1 J. L. Borges, Del rigor en la ciencia, “Los Anales de Buenos Aires”, año 1, n. 3, 1946, p. 53. Trad. it. Del rigore nella scienza, in id., Tutte le opere, vol. I, a cura di D. Porzio, i Meridiani, Milano, Mondadori, 2005, pp. 1252-1253.
2 I. Calvino, Collezione di sabbia, 1974, in id., Collezione di sabbia, Milano, Garzanti, 1984, p. 13.
3 Cfr. I. Calvino, In memoria di Roland Barthes, 1980, in id., op. cit., p. 81.
4 J. Baudrillard, Le système des objets, Paris, Gallimard, 1968. Trad. it. di S. Esposito, Il sistema degli oggetti, Milano, Bompiani, 1972, 20042, p. 122.
5 J. L. Borges, op. cit., p. 1253.
6 I. Calvino, Per Arakawa, 1985, in id., Saggi, Milano, Arnoldo Mondadori Ed., 1995, pp. 2001-2005.
7 J. Royce, The World and the Individual, New York, The MacMillan Company, 1900-1901.
8 I. Calvino, La spirale, in Le Cosmicomiche, 1965, in id., Romanzi e racconti, vol. II, Milano, Arnoldo Mondadori Ed., 1992, pp. 207-221.
9 Cfr. M. Merleau-Ponty, L'Oeil et l'Esprit, datato luglio-agosto 1960, Paris, Gallimard, 1964. Trad. it. di A. Sordini, L'Occhio e lo Spirito, Milano, SE, 1989.
10 I. Calvino, La sfida al labirinto, 1962, in id., Saggi, cit., p. 119.
11 I. Calvino, L'avventura di un fotografo, in Gli amori difficili, 1970, in id., Romanzi e racconti, vol. II, cit., p. 1096.
12 I. Calvino, Il mare dell'oggettività, 1959, in id., Saggi, cit., p. 54.
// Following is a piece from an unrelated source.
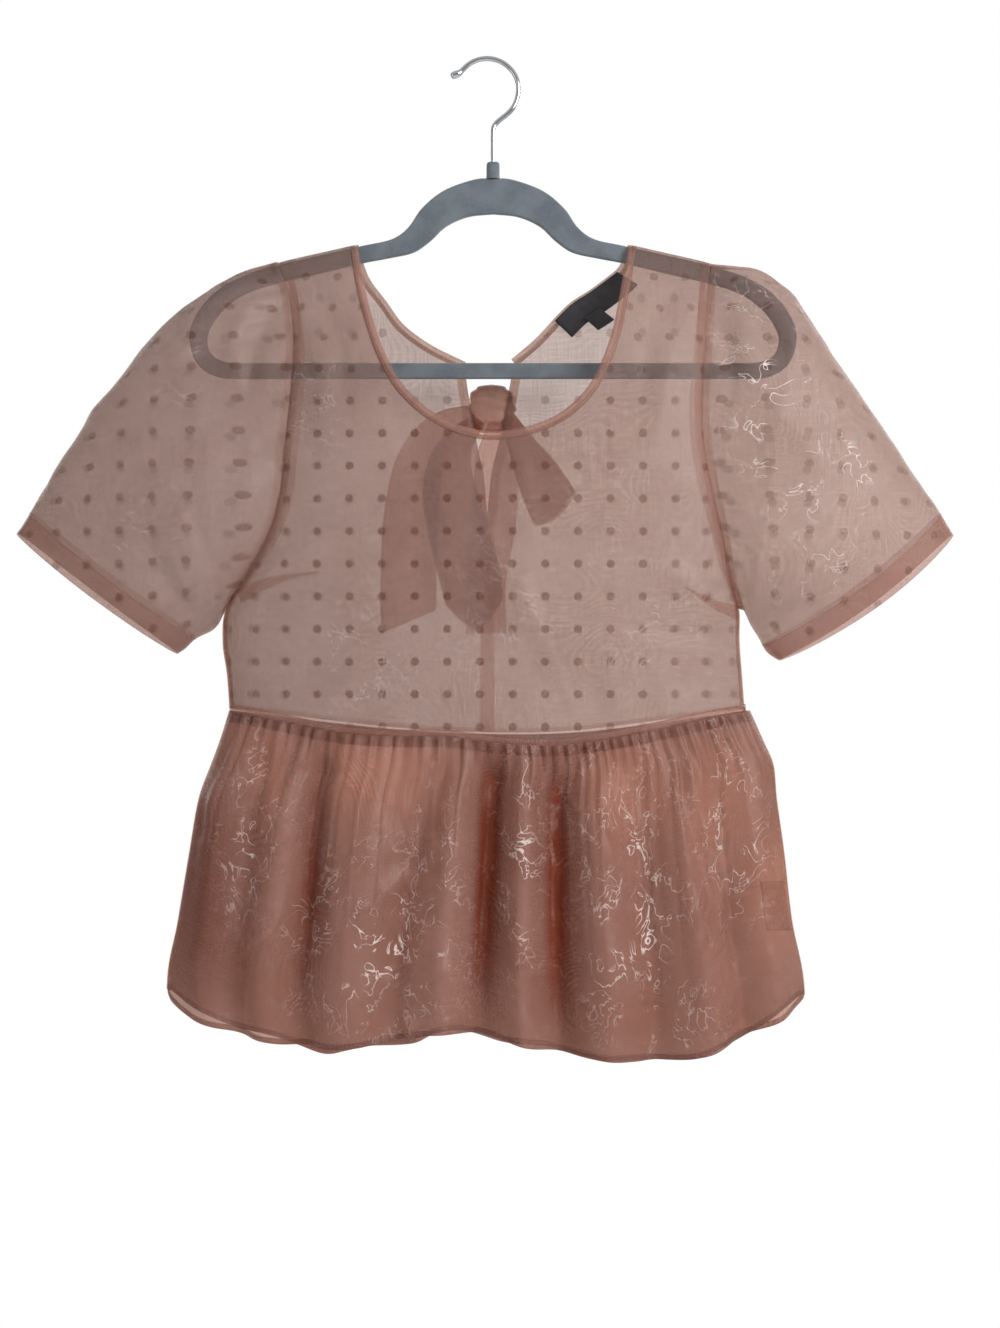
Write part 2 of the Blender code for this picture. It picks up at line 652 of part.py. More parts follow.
def armhole_ring(hand):
    """The sleeve's seam line, just outside the armhole: top, front, underarm, back."""
    heights = armhole_heights(hand)
    half = len(heights) - 1
    ring = []
    for index in range(SLEEVE_SIDES):
        side = -1 if index <= half else 1
        z = heights[index if index <= half else SLEEVE_SIDES - index]
        x = bodice_at(z).left if hand < 0 else bodice_at(z).right
        point = body_point(x, z, side)
        if index in (0, half):
            point[1] = 0.0
        low = 1 - abs(index - half) / UNDERARM_REACH
        point[0] += hand * (SLEEVE_GAP + UNDERARM_GAP * smooth(low))
        ring.append(point)
    return np.array(ring)


def sleeve_tube(top, bottom, share, bulge):
    """A flattened ring between a point of the upper outline and one of the underarm seam. Its
    front and back bulge towards the hem."""
    shares = [row[0] for row in SLEEVE_DEPTH]
    front = np.interp(share, shares, [row[1] for row in SLEEVE_DEPTH])
    back = np.interp(share, shares, [row[2] for row in SLEEVE_DEPTH])
    run = (top - bottom) / np.linalg.norm(top - bottom)
    ring = []
    for index in range(SLEEVE_SIDES):
        turn = 2 * pi * index / SLEEVE_SIDES
        x, z = (top + bottom) / 2 + (top - bottom) / 2 * cos(turn)
        push = bulge * share**2 * sin(turn) ** 2
        x, z = x + abs(run[1]) * push, z - abs(run[0]) * abs(push)
        depth = -front if sin(turn) > 0 else back
        ring.append([x, depth * abs(sin(turn)) ** SLEEVE_FLATNESS, z])
    return np.array(ring)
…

13 I. Calvino, T. Pericoli, Furti ad arte, 1980, in I. Calvino, Saggi, cit., p. 1807.
14 V. Flusser, Für eine Philosophie der Fotografie, Berlin, European Photography Andreas Müller-Pohle, 1983. Trad. it. di C. Marazia, Per una filosofia della fotografia, Milano, Bruno Mondadori, 2006.
15 Ivi, p. 81.
16 Ivi, p. 41.
17 Ivi, p. 6.
18 Ivi, p. 30.
19 I. Calvino, Il crollo del tempo (su alcuni disegni di Saul Steinberg), 1977, in id., Romanzi e racconti, vol. III, Milano, Arnoldo Mondadori Editore, 1994, p. 409.